К реконструкции прошлого, превращению его в тематический парк, по лужайкам которого может гулять гостья из будущего, свелось в итоге наследие века с его колесом превращений, разрывов и всякого рода насилия над реальностью. То, что началось с Пруста, продолжилось набоковским «Speak, memory» и закончилось прозой Зебальда, написанной поперек памяти личной, во славу всего, что было изглажено и забыто. Между ними — страницы и страницы соединительной ткани: других текстов, часто лишенных литературных претензий, но объединенных априорной, нерассуждающей уверенностью в ценности всего утраченного и необходимости его воссоздать; просто потому, что его больше нет.

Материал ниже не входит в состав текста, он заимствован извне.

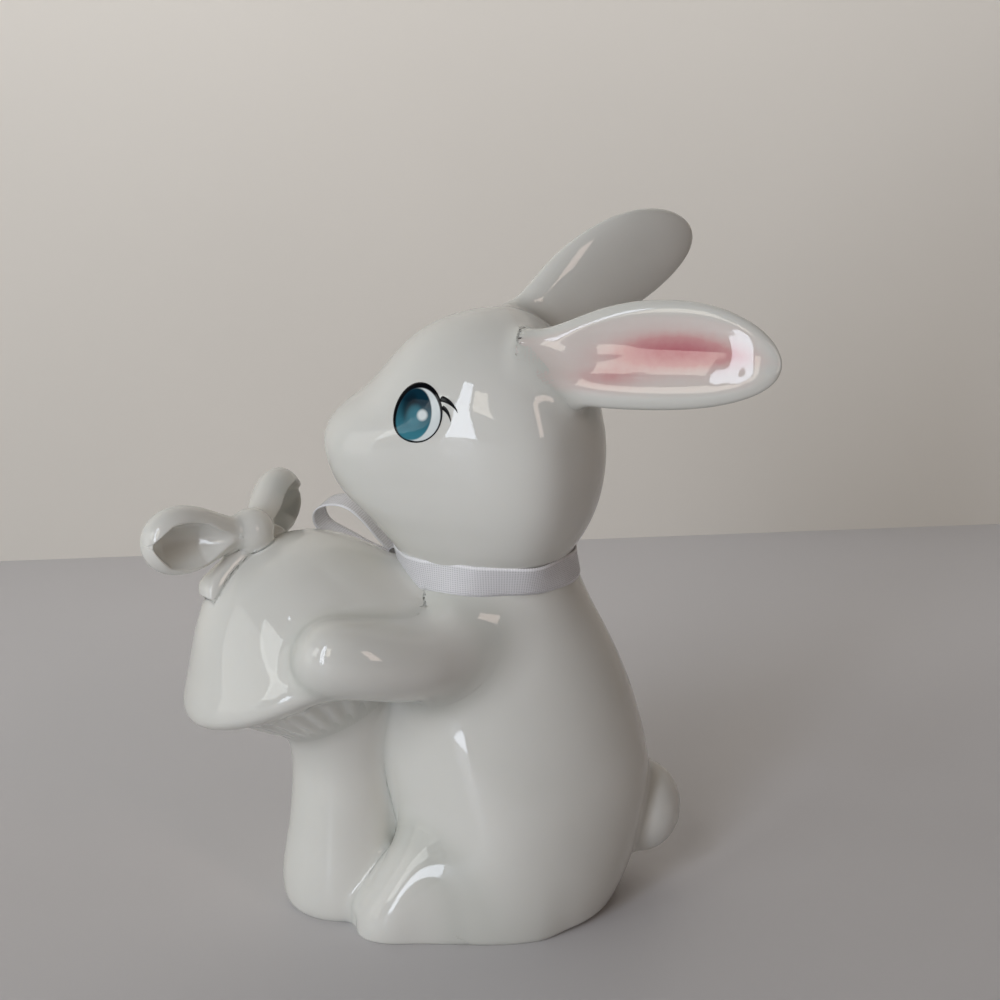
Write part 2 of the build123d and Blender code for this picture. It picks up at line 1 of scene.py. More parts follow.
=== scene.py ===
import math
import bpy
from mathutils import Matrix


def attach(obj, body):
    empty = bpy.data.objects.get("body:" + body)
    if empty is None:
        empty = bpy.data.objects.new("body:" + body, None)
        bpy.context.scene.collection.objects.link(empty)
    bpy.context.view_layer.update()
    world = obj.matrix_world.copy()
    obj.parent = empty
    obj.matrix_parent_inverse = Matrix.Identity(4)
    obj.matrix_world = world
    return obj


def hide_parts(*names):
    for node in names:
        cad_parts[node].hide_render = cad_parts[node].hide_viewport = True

На фоне больших и небольших книг мемуарного канона повесть Мандельштама стоит особняком: маленьким отчужденным строением в квартале, активно занятом чем-то другим. «Шум времени» недружелюбен по отношению к возможному читателю, и дело не в мифической темноте мандельштамовского способа мыслить опущенными звеньями — в любом случае за век внимательного чтения там стало куда светлей. Дело, по-моему, в самом тексте и его прагматике: в задаче, поставленной автором. Именно она мешает «Шуму времени» привлечь к себе читателя-исполнителя, как это делает «Египетская марка», и «Четвертая проза», и «Разговор о Данте», прямо принимающий нас в соучастники — вовлекающий в общее дело хождения и понимания, заставляющий напрягать гортань и произносить «Potrebbesi veder?» вместе с Дантом и Мандельштамом, с теми, кто, щелкая и выпевая звук за звуком и смысл за смыслом, вызывает текст к новой жизни.